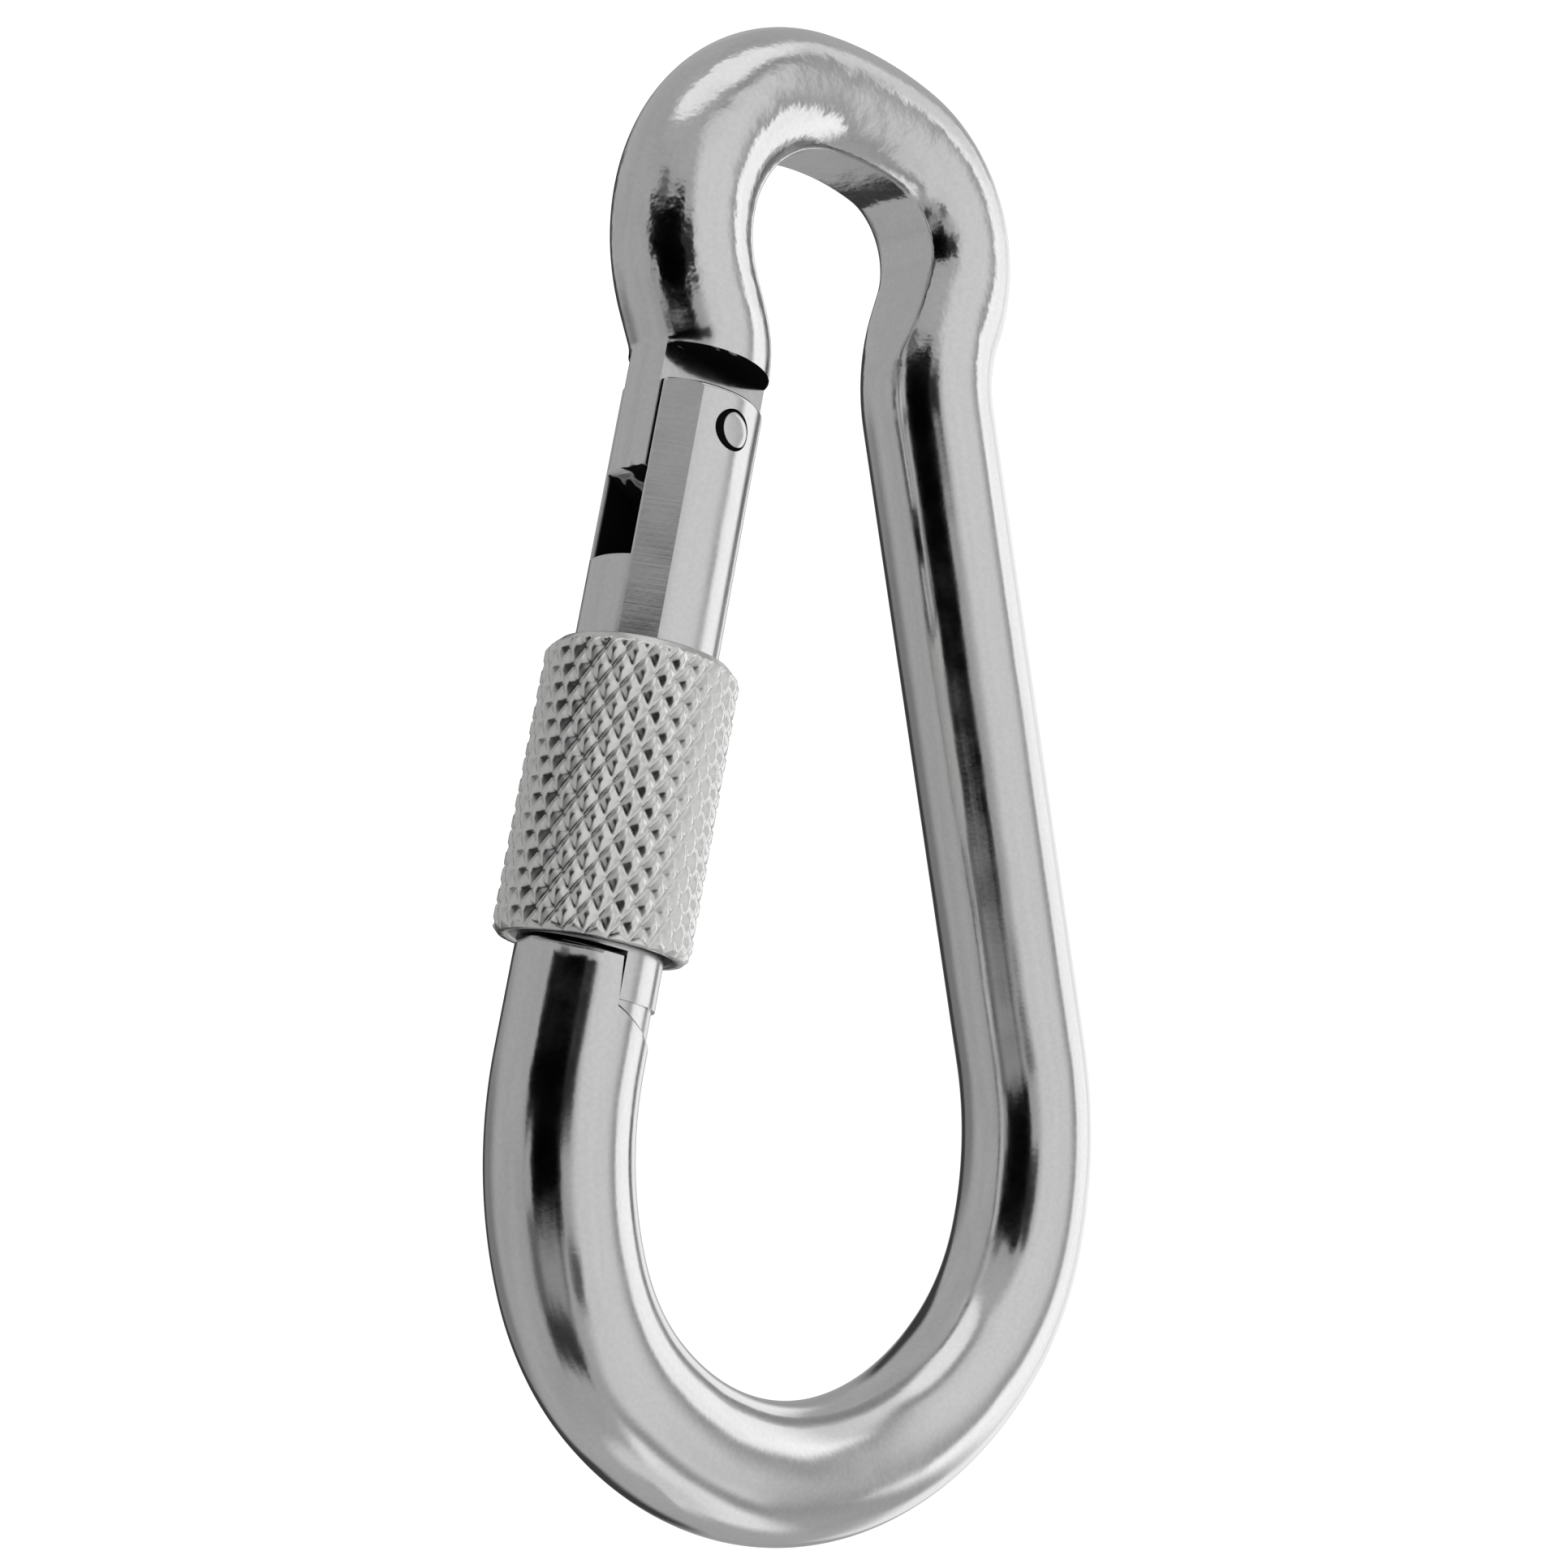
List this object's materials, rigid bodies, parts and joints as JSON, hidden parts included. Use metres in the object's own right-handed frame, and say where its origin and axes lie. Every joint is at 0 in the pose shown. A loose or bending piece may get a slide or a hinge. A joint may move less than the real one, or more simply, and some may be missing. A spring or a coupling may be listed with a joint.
{
  "type": "locking carabiner",
  "caption": "Pear-shaped steel snap hook bent from round bar, with a sprung hinged gate, a flush lap latch and a knurled screw nut that locks the gate.",
  "frame": {"origin": "seat at the top of the head bow, on the middle of the hook, where a load hangs", "axes": "+Z along the length towards the head bow, +X across the hook from the gate to the closed spine, +Y along the thickness, away from the side the rivet head is seen on"},
  "size_m": [0.0614, 0.0148, 0.1198],
  "materials": {
    "plated_bar": "bright zinc plate, polished",
    "plated_gate": "bright zinc plate, milled flats",
    "rivet_steel": "plated, flattened ends",
    "spring_steel": "bare spring steel, oiled",
    "knurled_nut": "diamond knurl, matt zinc plate"
  },
  "bodies": {
    "hook": {"hook_body": "plated_bar"},
    "gate": {"gate": "plated_gate", "hinge_rivet": "rivet_steel", "gate_spring": "spring_steel"},
    "plunger": {"spring_plunger": "spring_steel"},
    "nut": {"locking_nut": "knurled_nut"}
  },
  "joints": [
    {"name": "gate_hinge", "type": "hinge", "parent": "hook", "child": "gate", "pos_m": [-0.01405, 0, -0.02484], "axis": [0, -1, 0], "range_deg": [0, 26], "stiffness_Nm_per_rad": 0.1, "springref_deg": -85.94},
    {"name": "plunger_slide", "type": "slide", "parent": "gate", "child": "plunger", "axis": [-0.2164, 0, -0.9763], "range_m": [0, 0.00085], "deforming": ["gate_spring"]},
    {"name": "nut_travel", "type": "slide", "parent": "gate", "child": "nut", "axis": [-0.2164, 0, -0.9763], "range_m": [0, 0.006]}
  ],
  "couplings": [
    {"joint": "plunger_slide", "follows": "gate_hinge", "m_per_rad": 0.0018}
  ]
}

++++++++

● THE PROBLEM: From the listing above, reproduce all the lines exactly.

● THE RESULT:
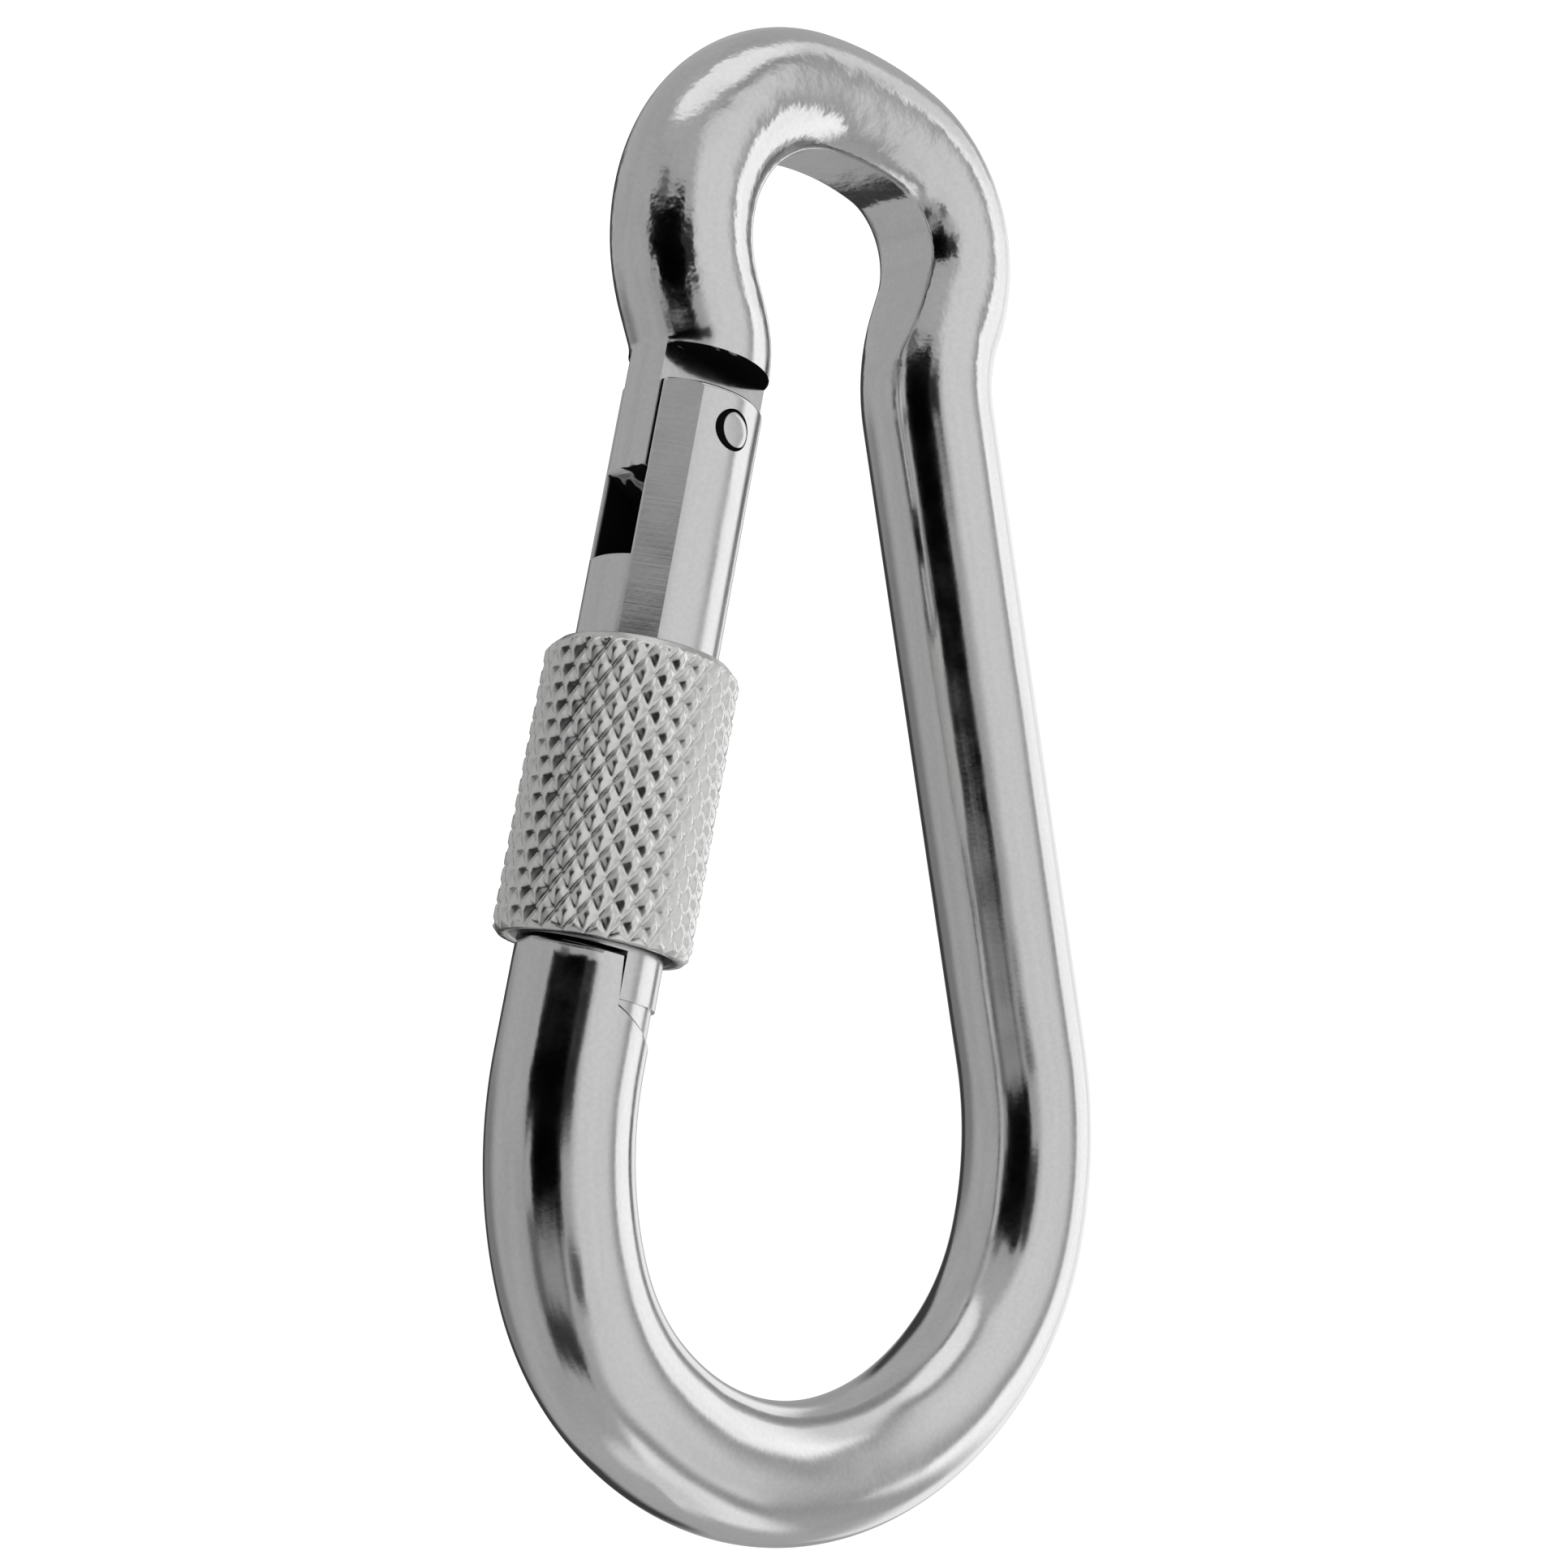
List this object's materials, rigid bodies, parts and joints as JSON, hidden parts included. Use metres in the object's own right-handed frame, and say where its origin and axes lie. Every joint is at 0 in the pose shown. A loose or bending piece may get a slide or a hinge. A joint may move less than the real one, or more simply, and some may be missing. A spring or a coupling may be listed with a joint.
{
  "type": "locking carabiner",
  "caption": "Pear-shaped steel snap hook bent from round bar, with a sprung hinged gate, a flush lap latch and a knurled screw nut that locks the gate.",
  "frame": {"origin": "seat at the top of the head bow, on the middle of the hook, where a load hangs", "axes": "+Z along the length towards the head bow, +X across the hook from the gate to the closed spine, +Y along the thickness, away from the side the rivet head is seen on"},
  "size_m": [0.0614, 0.0148, 0.1198],
  "materials": {
    "plated_bar": "bright zinc plate, polished",
    "plated_gate": "bright zinc plate, milled flats",
    "rivet_steel": "plated, flattened ends",
    "spring_steel": "bare spring steel, oiled",
    "knurled_nut": "diamond knurl, matt zinc plate"
  },
  "bodies": {
    "hook": {"hook_body": "plated_bar"},
    "gate": {"gate": "plated_gate", "hinge_rivet": "rivet_steel", "gate_spring": "spring_steel"},
    "plunger": {"spring_plunger": "spring_steel"},
    "nut": {"locking_nut": "knurled_nut"}
  },
  "joints": [
    {"name": "gate_hinge", "type": "hinge", "parent": "hook", "child": "gate", "pos_m": [-0.01405, 0, -0.02484], "axis": [0, -1, 0], "range_deg": [0, 26], "stiffness_Nm_per_rad": 0.1, "springref_deg": -85.94},
    {"name": "plunger_slide", "type": "slide", "parent": "gate", "child": "plunger", "axis": [-0.2164, 0, -0.9763], "range_m": [0, 0.00085], "deforming": ["gate_spring"]},
    {"name": "nut_travel", "type": "slide", "parent": "gate", "child": "nut", "axis": [-0.2164, 0, -0.9763], "range_m": [0, 0.006]}
  ],
  "couplings": [
    {"joint": "plunger_slide", "follows": "gate_hinge", "m_per_rad": 0.0018}
  ]
}